In general, CO2 benefits are not seen to be substantial, especially if restriction schemes are not introduced in combination with other measures.

CO2 benefits of access restriction zones may originate from mode shift, for example to public transport or more fuel efficient vehicles. If the criteria for access restrictions concern a large share of the available vehicle stock in a city or its surroundings, congestion can also decrease, especially in the first years after the introduction of the access restriction zone.

Literature and related case studies that assess the impact of access restriction zones for passenger vehicles on CO2 emissions could not be identified. Assessments typically focus on the impact of such zones on air pollutant emissions.

Reducing speed limits from 50km/h to 30km/h can reduce fuel consumption - and related emissions - by 7%, if rapid acceleration and deceleration are avoided. A 10 km/h speed reduction from 60 km/h to 50 km/h can achieve a 5% reduction in CO2 emissions. There is much debate as to whether and to what degree speed limitations achieve CO2 and other pollutant emissions reductions, however. The most fuel-efficient driving is at around 50 to 60km/h.

Integrated ticketing systems (ITS) typically increase the modal share of public transport in the short and long term.
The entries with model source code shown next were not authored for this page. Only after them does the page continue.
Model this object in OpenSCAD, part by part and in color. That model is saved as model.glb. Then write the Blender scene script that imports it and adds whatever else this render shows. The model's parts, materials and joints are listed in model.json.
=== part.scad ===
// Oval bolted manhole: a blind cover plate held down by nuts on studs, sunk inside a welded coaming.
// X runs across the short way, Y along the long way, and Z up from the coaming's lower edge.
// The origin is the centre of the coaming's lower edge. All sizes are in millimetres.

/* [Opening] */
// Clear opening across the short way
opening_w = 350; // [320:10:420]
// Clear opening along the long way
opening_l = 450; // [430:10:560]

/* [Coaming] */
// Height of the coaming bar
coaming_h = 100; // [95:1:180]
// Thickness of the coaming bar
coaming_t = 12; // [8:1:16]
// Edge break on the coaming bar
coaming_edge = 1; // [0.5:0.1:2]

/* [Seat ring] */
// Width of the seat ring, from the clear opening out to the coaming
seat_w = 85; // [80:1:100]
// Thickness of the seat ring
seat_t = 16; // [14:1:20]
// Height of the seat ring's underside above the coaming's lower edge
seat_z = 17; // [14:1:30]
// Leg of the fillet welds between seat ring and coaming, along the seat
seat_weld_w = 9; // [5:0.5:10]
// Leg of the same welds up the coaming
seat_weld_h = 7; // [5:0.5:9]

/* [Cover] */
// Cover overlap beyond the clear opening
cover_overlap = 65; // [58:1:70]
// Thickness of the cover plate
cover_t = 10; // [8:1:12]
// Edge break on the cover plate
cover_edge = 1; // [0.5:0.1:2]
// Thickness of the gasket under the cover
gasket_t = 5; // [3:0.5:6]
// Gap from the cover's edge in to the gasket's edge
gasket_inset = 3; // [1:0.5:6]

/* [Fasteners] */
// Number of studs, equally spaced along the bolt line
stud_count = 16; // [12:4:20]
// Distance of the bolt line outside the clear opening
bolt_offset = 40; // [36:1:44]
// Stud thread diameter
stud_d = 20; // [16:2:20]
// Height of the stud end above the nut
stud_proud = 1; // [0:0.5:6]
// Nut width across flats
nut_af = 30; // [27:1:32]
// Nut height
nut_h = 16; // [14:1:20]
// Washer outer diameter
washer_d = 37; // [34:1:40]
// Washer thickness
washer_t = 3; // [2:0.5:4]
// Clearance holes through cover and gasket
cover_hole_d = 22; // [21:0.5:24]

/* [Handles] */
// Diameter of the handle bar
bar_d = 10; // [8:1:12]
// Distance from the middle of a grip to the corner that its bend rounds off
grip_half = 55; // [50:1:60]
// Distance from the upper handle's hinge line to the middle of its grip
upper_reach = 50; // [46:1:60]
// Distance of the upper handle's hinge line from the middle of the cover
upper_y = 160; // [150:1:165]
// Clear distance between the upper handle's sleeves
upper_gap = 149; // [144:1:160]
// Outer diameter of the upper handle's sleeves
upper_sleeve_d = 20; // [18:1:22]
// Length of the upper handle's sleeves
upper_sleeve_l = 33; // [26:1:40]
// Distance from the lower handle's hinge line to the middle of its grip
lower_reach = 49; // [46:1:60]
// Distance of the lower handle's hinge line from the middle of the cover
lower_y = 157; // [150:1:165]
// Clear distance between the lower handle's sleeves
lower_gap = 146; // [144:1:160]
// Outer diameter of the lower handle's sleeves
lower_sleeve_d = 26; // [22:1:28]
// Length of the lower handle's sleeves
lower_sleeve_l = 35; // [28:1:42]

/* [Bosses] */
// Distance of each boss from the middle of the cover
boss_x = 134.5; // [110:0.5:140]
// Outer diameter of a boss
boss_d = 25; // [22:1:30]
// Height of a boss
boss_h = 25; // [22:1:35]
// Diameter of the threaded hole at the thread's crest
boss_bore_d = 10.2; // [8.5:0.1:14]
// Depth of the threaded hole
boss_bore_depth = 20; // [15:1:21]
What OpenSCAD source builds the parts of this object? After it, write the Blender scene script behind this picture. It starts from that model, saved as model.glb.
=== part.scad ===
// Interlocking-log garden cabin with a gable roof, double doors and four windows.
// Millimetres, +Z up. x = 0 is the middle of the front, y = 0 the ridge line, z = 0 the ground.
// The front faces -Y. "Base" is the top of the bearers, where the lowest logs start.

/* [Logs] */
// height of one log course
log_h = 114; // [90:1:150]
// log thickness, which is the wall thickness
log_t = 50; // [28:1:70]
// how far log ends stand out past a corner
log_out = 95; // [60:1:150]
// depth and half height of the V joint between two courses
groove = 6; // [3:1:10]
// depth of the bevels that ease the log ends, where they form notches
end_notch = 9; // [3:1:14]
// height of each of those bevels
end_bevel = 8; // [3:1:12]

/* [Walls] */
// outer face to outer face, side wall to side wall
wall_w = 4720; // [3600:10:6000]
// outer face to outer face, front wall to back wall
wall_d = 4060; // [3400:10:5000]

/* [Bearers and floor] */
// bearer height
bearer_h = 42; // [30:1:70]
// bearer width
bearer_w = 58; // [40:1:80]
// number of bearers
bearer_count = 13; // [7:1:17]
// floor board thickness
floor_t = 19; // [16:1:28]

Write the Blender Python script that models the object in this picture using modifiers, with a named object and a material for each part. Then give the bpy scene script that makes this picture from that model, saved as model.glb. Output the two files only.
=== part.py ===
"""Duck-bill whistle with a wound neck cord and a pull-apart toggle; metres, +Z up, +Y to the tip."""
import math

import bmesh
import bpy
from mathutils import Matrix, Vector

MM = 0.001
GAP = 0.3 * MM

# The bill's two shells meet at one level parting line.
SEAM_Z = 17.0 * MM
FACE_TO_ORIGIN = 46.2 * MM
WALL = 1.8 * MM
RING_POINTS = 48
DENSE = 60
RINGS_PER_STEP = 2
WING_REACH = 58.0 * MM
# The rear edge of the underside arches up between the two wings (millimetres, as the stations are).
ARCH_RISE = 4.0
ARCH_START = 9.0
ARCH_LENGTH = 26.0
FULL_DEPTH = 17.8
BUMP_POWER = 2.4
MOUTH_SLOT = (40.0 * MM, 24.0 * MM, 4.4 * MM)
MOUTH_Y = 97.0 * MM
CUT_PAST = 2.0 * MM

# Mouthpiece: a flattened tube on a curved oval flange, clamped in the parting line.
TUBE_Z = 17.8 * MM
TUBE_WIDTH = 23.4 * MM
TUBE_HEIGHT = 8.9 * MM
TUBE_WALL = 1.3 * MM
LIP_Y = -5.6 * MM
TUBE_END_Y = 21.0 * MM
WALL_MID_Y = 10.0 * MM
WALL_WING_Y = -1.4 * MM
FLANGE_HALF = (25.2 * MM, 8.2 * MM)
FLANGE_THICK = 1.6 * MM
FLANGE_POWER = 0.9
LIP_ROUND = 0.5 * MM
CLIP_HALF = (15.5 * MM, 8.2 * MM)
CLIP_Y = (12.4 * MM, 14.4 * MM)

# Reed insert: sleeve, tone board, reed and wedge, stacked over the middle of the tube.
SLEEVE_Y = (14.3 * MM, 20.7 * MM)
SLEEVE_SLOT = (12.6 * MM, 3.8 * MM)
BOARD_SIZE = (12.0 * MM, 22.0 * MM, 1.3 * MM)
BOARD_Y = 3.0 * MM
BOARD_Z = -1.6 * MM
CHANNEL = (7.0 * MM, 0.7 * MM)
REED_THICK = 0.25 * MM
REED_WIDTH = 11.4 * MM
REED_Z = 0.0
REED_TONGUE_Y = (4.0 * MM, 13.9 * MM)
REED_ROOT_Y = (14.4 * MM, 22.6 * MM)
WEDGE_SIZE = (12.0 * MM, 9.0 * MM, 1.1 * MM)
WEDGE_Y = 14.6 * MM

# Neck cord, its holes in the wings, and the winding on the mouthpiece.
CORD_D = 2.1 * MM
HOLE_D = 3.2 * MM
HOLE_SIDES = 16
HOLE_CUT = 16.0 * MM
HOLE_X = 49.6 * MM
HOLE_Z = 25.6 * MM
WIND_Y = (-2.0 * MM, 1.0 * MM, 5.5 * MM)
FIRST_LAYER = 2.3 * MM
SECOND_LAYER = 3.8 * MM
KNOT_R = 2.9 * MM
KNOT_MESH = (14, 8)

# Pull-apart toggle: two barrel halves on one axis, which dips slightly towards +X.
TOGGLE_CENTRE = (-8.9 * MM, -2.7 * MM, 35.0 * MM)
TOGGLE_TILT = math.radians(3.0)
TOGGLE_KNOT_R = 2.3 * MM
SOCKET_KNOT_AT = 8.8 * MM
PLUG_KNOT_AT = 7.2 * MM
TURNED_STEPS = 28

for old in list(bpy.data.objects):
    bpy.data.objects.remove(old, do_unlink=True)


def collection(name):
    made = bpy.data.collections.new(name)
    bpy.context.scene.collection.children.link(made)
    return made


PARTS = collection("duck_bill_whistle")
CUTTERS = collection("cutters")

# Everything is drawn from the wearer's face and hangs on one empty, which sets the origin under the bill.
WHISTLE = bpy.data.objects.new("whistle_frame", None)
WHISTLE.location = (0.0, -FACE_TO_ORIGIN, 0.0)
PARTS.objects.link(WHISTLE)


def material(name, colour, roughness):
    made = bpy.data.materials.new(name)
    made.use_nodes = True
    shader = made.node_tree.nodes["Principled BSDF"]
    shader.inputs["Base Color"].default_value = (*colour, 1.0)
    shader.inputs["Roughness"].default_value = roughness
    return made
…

The introduction of ITS on a set of European cities accompanied an increase in public transport (PT) demand of between 4% over two years in Manchester (UK), to 33% over 18 years in Paris (France). It remains difficult to isolate the sole impact of integrated ticketing on the increased public transport demand, however.

Increases of between 1% and 3% in public transport use can occur from implementing advanced traveller information systems.